Vatican’s LGBTQI school guide shouldn’t surprise anyone
RENDEZVIEW: The Catholic Church's latest attempt to ostracise gay and trans children might have come as a shock to some, but it shouldn't have. This is what a once almighty institute slowly losing its power looks like, writes Seb Starcevic.
This week - just in time for Pride Month in the US - the Vatican published a guide for Catholic educators titled Male and Female: He Created Them.
As you'd expect with a title like that, the 31-page guide takes a leaf out of the typical hate preacher's book, describing transgender people as "confused" and unnatural and accuses them of conspiring to undermine families.

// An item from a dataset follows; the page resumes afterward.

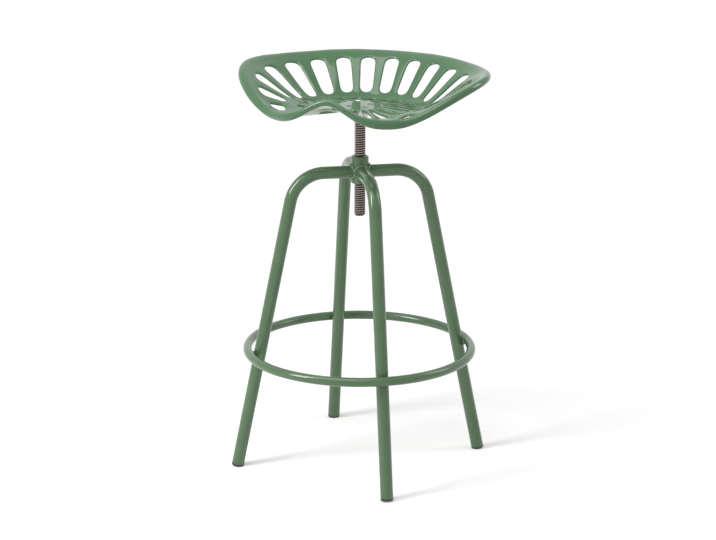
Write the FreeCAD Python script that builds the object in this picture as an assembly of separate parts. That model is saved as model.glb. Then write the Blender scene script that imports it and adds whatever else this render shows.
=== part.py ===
"""Bar stool with a pierced cast-iron tractor seat on a lifting screw.

Frame: origin on the floor under the screw's axis, +Z up, the seat's nose towards -Y, millimetres.
The stool comes apart as it would on a bench: four bent tube legs welded round a threaded hub and
tied by a foot ring, a plug in each leg, a lead screw with a welded plate, a rubber stop ring, and
the seat casting held down by four bolts with washers and nuts.
"""
import FreeCAD, Part
import math
import os

V = FreeCAD.Vector
UP = V(0, 0, 1)
ORIGIN = V(0, 0, 0)

# Legs, bent from round tube
leg_diameter = 22.0
leg_wall = 1.5
leg_count = 4
leg_lean = 11.62            # degrees from upright
leg_turn = 33.9             # degrees from +X to the leg behind on the right
foot_radius = 221.6         # leg axis from the screw's axis, measured at the floor
arm_height = 527.0          # axis of the level arms above the floor
bend_radius = 60.0          # on the tube's axis
foot_gap = 4.4              # floor to the middle of a tube's cut end

# Foot plugs
plug_head = 3.6
plug_round = 1.4
plug_stem = 18.0

# Foot ring, outside the legs
ring_diameter = 16.0
ring_wall = 1.5
ring_height = 206.8
ring_weld_length = 20.0     # along the ring
ring_weld_size = 6.5        # how far the weld stands from the touching point

# Hub
hub_diameter = 31.0
hub_length = 48.5
hub_chamfer = 1.6
hub_below_arms = 20.5       # arm axis down to the hub's lower end
hub_weld_leg = 3.5

# Lead screw
screw_diameter = 20.0
thread_pitch = 4.0
thread_depth = 2.2
crest_share = 0.34          # of the pitch, as the root
screw_end_chamfer = 2.5
screw_below_hub = 58.0      # at rest
thread_clearance = 0.1      # radial, screw in hub
turns_down = 15
plate_spigot = 14.0         # the screw's turned end in the plate
spigot_clearance = 0.05

# Mounting plate and stop ring under the seat
plate_diameter = 60.0
plate_thickness = 5.0
plate_weld_leg = 3.0
stop_ring_diameter = 26.0
stop_ring_clearance = 0.3   # round the screw and under the weld
stop_ring_height = 8.0
stop_ring_round = 1.0

# Seat casting
seat_floor_height = 641.5   # middle of the wall at the seat's centre
seat_wall = 5.0
rim_blend = 15.0            # width over which the wall thickens into the edge
seat_flat = 34.0            # radius of the true flat at the centre
# Rim stations every 15 degrees from the nose to the back: reach from the axis, rise of the edge above the
# floor, and radius of the thick rolled edge
rim_reach = {"nose": 153.0, "nose_side": 157.5, "thigh": 160.0, "thigh_side": 163.0, "hip": 182.0,
             "hip_side": 203.5, "haunch": 217.5, "haunch_side": 217.5, "side": 207.0, "side_back": 195.0,
             "shoulder": 187.5, "shoulder_back": 184.0, "back": 183.5}
rim_rise = {"nose": 34.5, "nose_side": 17.0, "thigh": 1.5, "thigh_side": 0.0, "hip": 16.5,
            "hip_side": 41.5, "haunch": 56.0, "haunch_side": 59.0, "side": 59.0, "side_back": 60.5,
            "shoulder": 62.0, "shoulder_back": 62.0, "back": 62.0}
rim_round = {"nose": 5.8, "nose_side": 6.4, "thigh": 8.4, "thigh_side": 8.4, "hip": 7.4,
             "hip_side": 7.2, "haunch": 7.2, "haunch_side": 7.2, "side": 6.8, "side_back": 6.5,
             "shoulder": 6.5, "shoulder_back": 6.5, "back": 6.5}
bowl_start_front = 0.30     # share of the reach where the bowl leaves the flat
bowl_start_back = 0.54
bowl_start_blend = 0.15     # share of the front slope over which it bends up from the flat
rim_land = 8.0              # level land inside the rolled edge, at the back
hollow_depth = 8.0          # sitting hollow round the flat, fading out towards the nose

# Slots through the seat, all pointing at one centre; their widths are shares of the arc between neighbours
slot_positions = 23         # round the whole circle
slot_centre_forward = 4.0   # slots' centre, from the screw's axis towards the nose
outer_slot_count = 19       # centred on the back, so that the nose stays solid
outer_slot_start = 121.0    # from the slots' centre
outer_slot_end_back = 0.905  # share of the reach
outer_slot_end_front = 0.88
front_start_shift = 22.0    # how far the foremost slots start and end further out, which is less and less
front_end_shift = 10.0      # for the slots behind them
front_shift_fall = 4
outer_slot_inner_share = 0.64
outer_slot_outer_share = 0.57
outer_slot_round = 10.5
inner_slot_start = 42.0     # from the slots' centre
inner_slot_end = 107.0
inner_slot_inner_share = 0.55
inner_slot_outer_share = 0.50
inner_slot_round = 2.8
slot_round_limit = 0.45     # of a slot's smaller side that one corner may take
slot_cutter_reach = 25.0    # how far a cutter stands out of the wall, above and below

# Seat bolts
bolt_count = 4
bolt_circle = 40.0
bolt_diameter = 6.0
bolt_clearance = 0.2
bolt_head_diameter = 12.0
bolt_head_taper = 3.3       # height of the countersunk part
bolt_head_proud = 0.3       # flat rim of the head, above the seat's floor
bolt_stick_out = 1.4        # thread showing past the nut
socket_width = 4.0
socket_depth = 2.0
washer_diameter = 12.0
washer_thickness = 1.6
nut_width = 10.0
nut_height = 5.0

# Heights that follow from the sizes above
hub_bottom = arm_height - hub_below_arms
hub_top = hub_bottom + hub_length
screw_bottom = hub_bottom - screw_below_hub
seat_underside = seat_floor_height - seat_wall / 2
seat_top = seat_floor_height + seat_wall / 2
plate_bottom = seat_underside - plate_thickness
stop_ring_top = plate_bottom - plate_weld_leg - stop_ring_clearance
stop_ring_bottom = stop_ring_top - stop_ring_height
stop_landing_gap = stop_ring_bottom - hub_top - turns_down * thread_pitch   # seat wound right down
lean = math.radians(leg_lean)
leg_names = ["back_right", "back_left", "front_left", "front_right"]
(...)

"Efforts to go beyond the constitutive male-female sexual difference, such as the ideas of 'intersex' or 'transgender,' lead to a masculinity or femininity that is ambiguous … This oscillation between male and female becomes, at the end of the day, only a 'provocative' display against so-called 'traditional frameworks,'" the document reads.
"It is becoming increasingly clear that we are now facing with what might accurately be called an educational crisis, especially in the field of affectivity and sexuality."
The document also instructs educators to adhere to traditional, church-approved teachings on sex and gender.
The problem with that approach, however, is that the church's policies on gay and transgender students aren't evidence-based, and have routinely been slammed as unnecessarily cruel.
On Tuesday, Rev. James Martin, an American priest and scholar, tweeted that the guide "will be used as a cudgel against transgender people, and an excuse to argue that they shouldn't even exist."
This isn't the first time Catholic schools have snubbed queer students.
Catholic Education Melbourne (CEM), who are responsible for more than 300 Catholic schools in the Melbourne archdiocese, last year issued its own set of guidelines for Catholic educators that defines sexuality as "grounded in the ability to procreate".
The guide, which is not publicly available but has been obtained in full by RendezView, suggests homosexuality may be a "passing phase" and urges educators to avoid using the term LGBTQI "lest such usage be misinterpreted as an endorsement of theories of gender or sexuality which are incompatible with a Catholic understanding of the human person".
The guide goes on to condemn "radical gender ideologies and identity theories that undermine our fundamental beliefs and understandings regarding the human person" and discourages the formation of queer clubs and societies.
UNSW School of Social Sciences lecturer Dr Bianca Fileborn says some of the CEM guide's claims are "offensive" and contradicted by "decades of scholarship".
"The suggestion that same-sex attraction is a 'passing phase' trivialises young people's sexual identities," Dr Fileborn says.
"Refusing to refer to LGBTIQ identity labels is, in my view, a way of making these identities invisible and makes it very difficult to have meaningful discussions about diverse sexualities."
All of this goes to show that the church and Catholic schools still can't be trusted to prioritise the wellbeing of gay and transgender students over doctrine, no matter how far they declare themselves to have come.
As a nation, we're long overdue for tougher anti-discrimination laws, but despite Australian Prime Minister Scott Morrison's pre-election promise to close the religious freedom loophole that allows faith-based schools to expel or refuse to enrol students who come out as gay, bisexual or trans, a bill has yet to be tabled.
With Pope Francis declaring a "world war on marriage" and the Vatican meddling in the lives of queer kids, it's more urgent than ever that Catholic schools be held to account.
But hey, at least now we know what the street preachers will be yelling through their megaphones.